Marta Gabre-Tsadick, the first woman senator from Ethiopia and the co-founder of Project Mercy, Inc., a Christian relief organization, adapted the recipe for production in the United States for shipment to Ethiopia and other African countries. During 1985 and 1986, Project Mercy sent 930 tons of atmit to Ethiopia, where World Vision relief workers used it to prepare millions of meals which they distributed among people weakened from the famine.

Charity and relief organizations have created various formulas for this porridge.
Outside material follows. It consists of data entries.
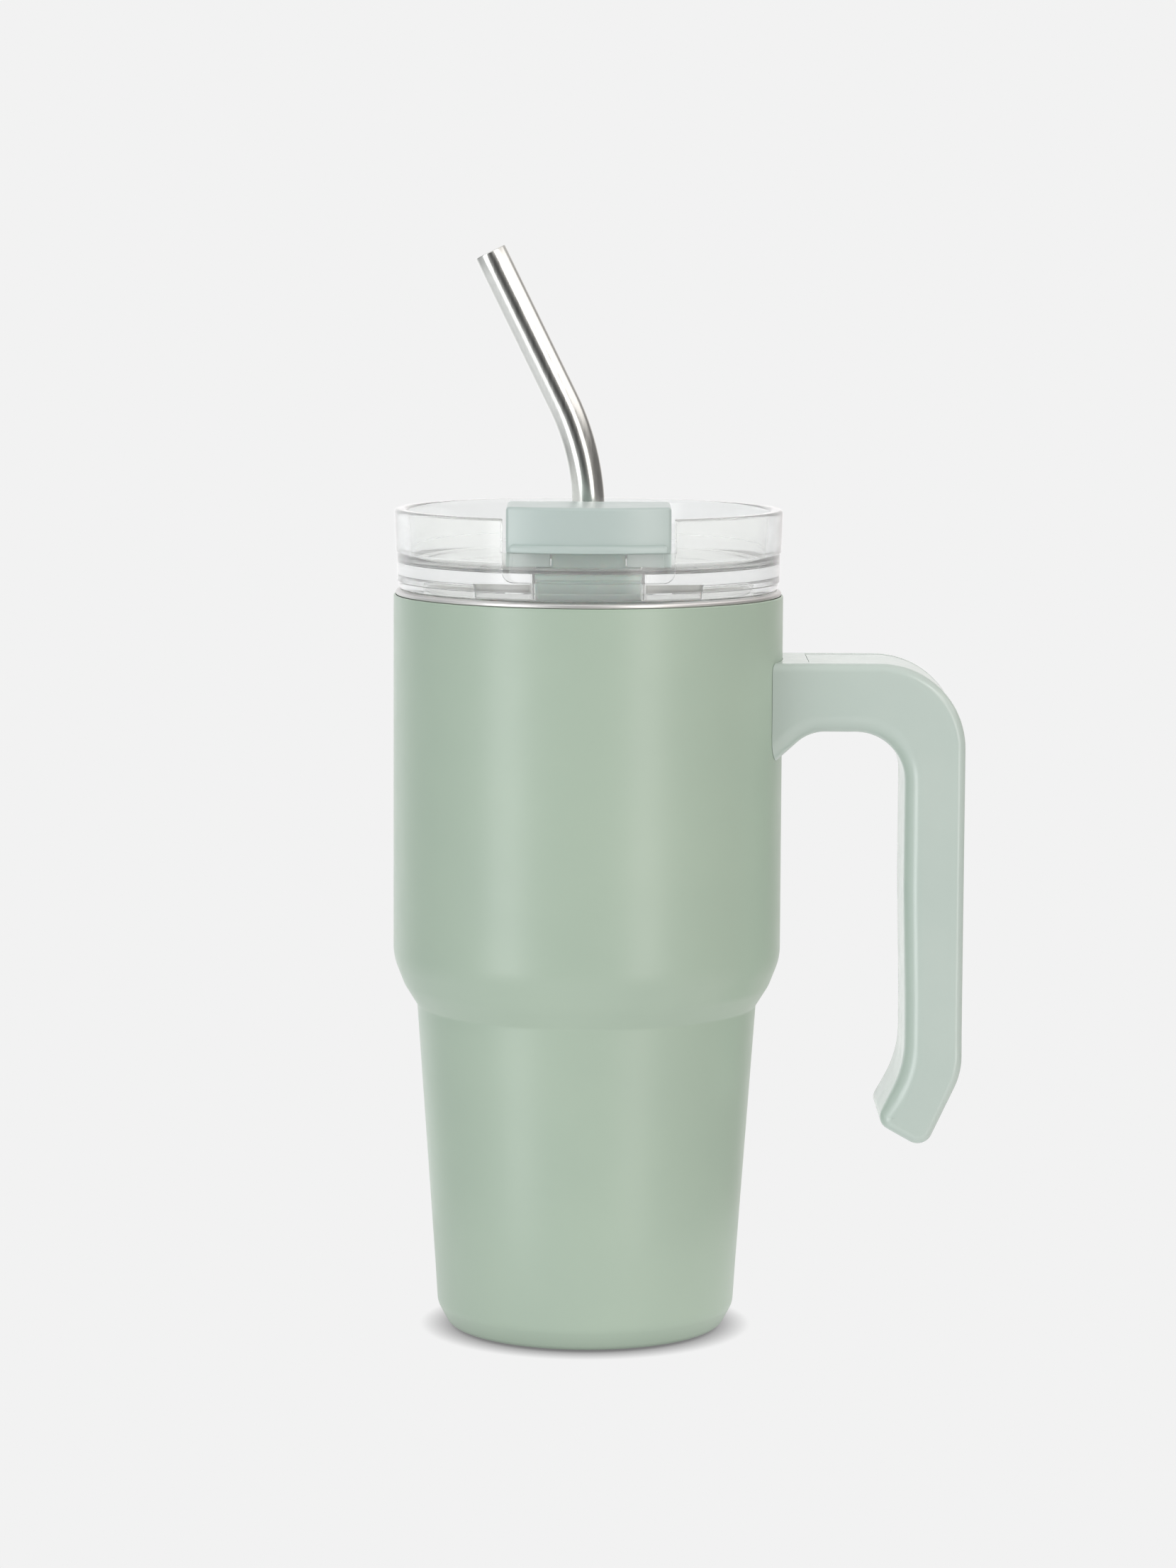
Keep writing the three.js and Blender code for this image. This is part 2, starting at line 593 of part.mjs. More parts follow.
function straw() {
  const section = new THREE.Shape().absarc(0, 0, STRAW_R, 0, 2 * Math.PI, false);
  section.holes.push(new THREE.Path().absarc(0, 0, STRAW_BORE_R, 0, 2 * Math.PI, true));
  return solid(
    new THREE.ExtrudeGeometry(section, { steps: 42, curveSegments: 6, extrudePath: new StrawLine() }),
  );
}

// ---------------------------------------------------------------- the mug
const mug = new THREE.Group();

function add(name, made, material) {
  const mesh = new THREE.Mesh(geometryOf(made), material);
  mesh.name = name;
  mug.add(mesh);
}

add("outer_shell", outerShell(), SAGE_PAINT());
add("outer_bottom", outerBottom(), STEEL());
add("vacuum_seal", vacuumSeal(), finish(0x7d8074, 0.4));
add("getter", getter(), finish(0x8d8f90, 0.5, 1));
add("radiation_foil", radiationFoil(), finish(0xc98f62, 0.3, 1));
add("inner_liner", innerLiner(), STEEL());
add("base_pad", basePad(), finish(0x8f9a90, 0.8));
add("handle_bracket", handleBracket(), STEEL());
add("handle_frame", handleFrame(), SAGE_PLASTIC());
add("handle_cover", handleCover(), SAGE_PLASTIC());
["inner", "outer"].forEach((place, i) => {
  add(`bracket_nut_${place}`, bracketNut(SCREW_X[i]), STEEL());
  add(`handle_screw_${place}`, handleScrew(SCREW_X[i]), STEEL());
});
add("lid_body", lidBody(), CLEAR());
add("lid_gasket", lidGasket(), SILICONE());
add("hinge_pin", hingePin(), STEEL());
add("flip_tab", flipTab(), SAGE_PLASTIC());
add("flip_plug", flipPlug(), SAGE_PLASTIC());
add("straw_grommet", strawGrommet(), SILICONE());
add("straw", straw(), STEEL());

export default mug;
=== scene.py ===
"""Looks of an insulated travel mug: painted steel cup, side handle, clear lid, flip cap, steel straw.

Lengths in this file are millimetres until a mesh is made; Blender's own units are metres.
+X points to the handle and -Y to the side that is drunk from.
"""
import math

import bmesh
import bpy
from mathutils import Matrix, Vector


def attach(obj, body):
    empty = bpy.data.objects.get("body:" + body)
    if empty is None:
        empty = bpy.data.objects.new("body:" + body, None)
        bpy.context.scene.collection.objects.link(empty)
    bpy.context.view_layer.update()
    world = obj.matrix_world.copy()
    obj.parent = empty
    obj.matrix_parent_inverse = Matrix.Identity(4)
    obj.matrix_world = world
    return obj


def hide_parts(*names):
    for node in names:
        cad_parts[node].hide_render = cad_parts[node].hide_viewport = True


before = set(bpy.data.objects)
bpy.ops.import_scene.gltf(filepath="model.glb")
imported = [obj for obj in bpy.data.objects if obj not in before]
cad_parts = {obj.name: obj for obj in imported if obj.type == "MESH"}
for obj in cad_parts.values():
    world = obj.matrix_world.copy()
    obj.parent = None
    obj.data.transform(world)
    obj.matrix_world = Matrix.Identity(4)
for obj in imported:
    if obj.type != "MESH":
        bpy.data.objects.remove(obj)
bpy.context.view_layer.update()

MM = 0.001
AXIS_X = (1, 0, 0)
AXIS_Y = (0, 1, 0)
AXIS_Z = (0, 0, 1)

# ------------------------------------------------------------------ sizes shared by several pieces
BODY_R = 48.0
SHELL_TOP = 182.8
LIP_TOP = 184.4
LINER_R = 43.8
DISH_FLOOR = 190.8
LID_TOP = 204.2
HANDLE_HALF = 17.0
HANDLE_TOP = 167.5
HANDLE_OUT = 92.4
HANDLE_CORNER = 21.0
COVER_HALF = 11.7
HINGE_Y = -22.0
HINGE_Z = 193.8
CAP_HALF = 19.65
CAP_TOP = 207.1
CAP_LIP = 196.2


# ------------------------------------------------------------------ lines and outlines
CORNER_SHARE = 0.62


def arc(a, b, radius, start, end, steps):
    """Points of an arc about (a, b), angles in degrees."""
    turn = [math.radians(start + (end - start) * i / steps) for i in range(steps + 1)]
    return [(a + radius * math.cos(t), b + radius * math.sin(t)) for t in turn]


def rounded(points, closed=False, degrees=7.0):
    """A line through points of (a, b) or (a, b, radius), with each radius as a true round corner.
    A corner takes up at most CORNER_SHARE of the stretch on either side of it."""
    line = []
    count = len(points)
    for i, point in enumerate(points):
        here = Vector(point[:2])
        radius = point[2] if len(point) > 2 else 0.0
        if radius <= 0 or (not closed and i in (0, count - 1)):
            line.append(tuple(here))
            continue
        before = Vector(points[i - 1][:2]) - here
        after = Vector(points[(i + 1) % count][:2]) - here
        inward, outward = before.normalized(), after.normalized()
        turn = math.pi - inward.angle(outward)
        if turn < 1e-3:
            line.append(tuple(here))
            continue
        room = CORNER_SHARE * min(before.length, after.length)
        reach = min(radius * math.tan(turn / 2), room)
        radius = reach / math.tan(turn / 2)
        middle = here + (inward + outward).normalized() * radius / math.cos(turn / 2)
        first = here + inward * reach - middle
        last = here + outward * reach - middle
        sweep = first.angle_signed(last)
        steps = max(2, math.ceil(math.degrees(abs(sweep)) / degrees - 1e-3))
        base = math.atan2(first.y, first.x)
        for k in range(steps + 1):
            angle = base - sweep * k / steps
            line.append((middle.x + radius * math.cos(angle), middle.y + radius * math.sin(angle)))
    return line


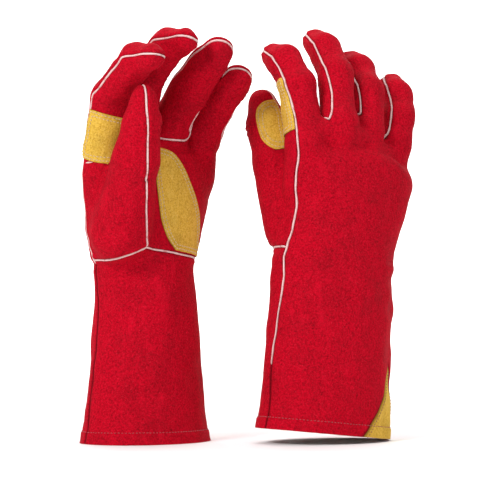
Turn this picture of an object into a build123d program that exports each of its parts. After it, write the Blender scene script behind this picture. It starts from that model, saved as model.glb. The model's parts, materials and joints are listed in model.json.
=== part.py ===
from build123d import *

import os
from math import cos, hypot, radians, sin

# A pair of leather welding gauntlets standing on their cuffs, hems on the floor (Z = 0).
# Each glove is drawn about its own upright axis: X across the hand with the thumb on the
# thumb side, +Y out of the palm, +Z towards the fingertips. Millimetres and degrees.

LEATHER = 1.6  # split leather
LINING = 1.6  # fleece and canvas lining
PATCH = 1.2  # reinforcement leather
WELT = 1.6  # width of the piping strip in a welted seam
WELT_STANDS_OUT = 0.8
SOCKET_GAP = 0.4  # between a digit's round root and the hand
HEM = 10  # height of the turned hem

# The thumb is on the +X side of the left glove and on the -X side of the right one.
THUMB_SIDE = {"left": 1, "right": -1}

# Glove sections: height, half width, half depth, shift across, shift towards the palm.
SECTIONS = {
    "left": [
        (-12, 65, 47, 0, 0),
        (35, 60, 42, 0, 0),
        (80, 55, 38, 0, 0),
        (120, 50, 35, 0, 0),
        (150, 48, 34, 0, 0),
        (175, 53, 34, -2, 1),
        (200, 58, 32, -5, 2),
        (240, 65, 27, -6, 3),
        (262, 66, 22, -6, 4),
    ],
    "right": [
        (-12, 65, 47, 0, 0),
        (35, 62, 43, 0, 0),
        (80, 60, 40, 0, 0),
        (120, 58, 38, -1, 0),
        (150, 57, 36, -2, 0),
        (175, 59, 35, -3, 1),
        (200, 62, 34, -5, 2),
        (240, 65, 27, -6, 3),
        (262, 66, 22, -6, 4),
    ],
}
HAND_TOP = 240
WEB_TOP = 256  # crotches of the middle, ring and little fingers
WEB_CENTRE = (-20, 6)
WEB_HALF_SIZE = (45, 20)
STUB_START = 225  # finger openings start inside the hand here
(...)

The Church of Jesus Christ of Latter-day Saints formula of atmit, which was sent in 2005 to Niger, was made of the following:

- 50% fine oatmeal flour
- 25% nonfat milk
- 20% sugar
- 5% vitamins and minerals

That formula was further developed in 2009 to contain 51% oat flour, 23% nonfat dried milk, and 25% sugar, with the remaining percent composed of a re-developed set of micronutrients designed to improve vitamin shelf life and decrease vitamin degradation. That same year, The Church of Jesus Christ of Latter-day Saints sent 1.4 million pounds of the new atmit formula to Ethiopia.

Recently, atmit has been distributed to Uganda, Sudan, South Africa, Haiti, Gaza, Bangladesh, Indonesia, Sri Lanka, Pakistan, and Niger.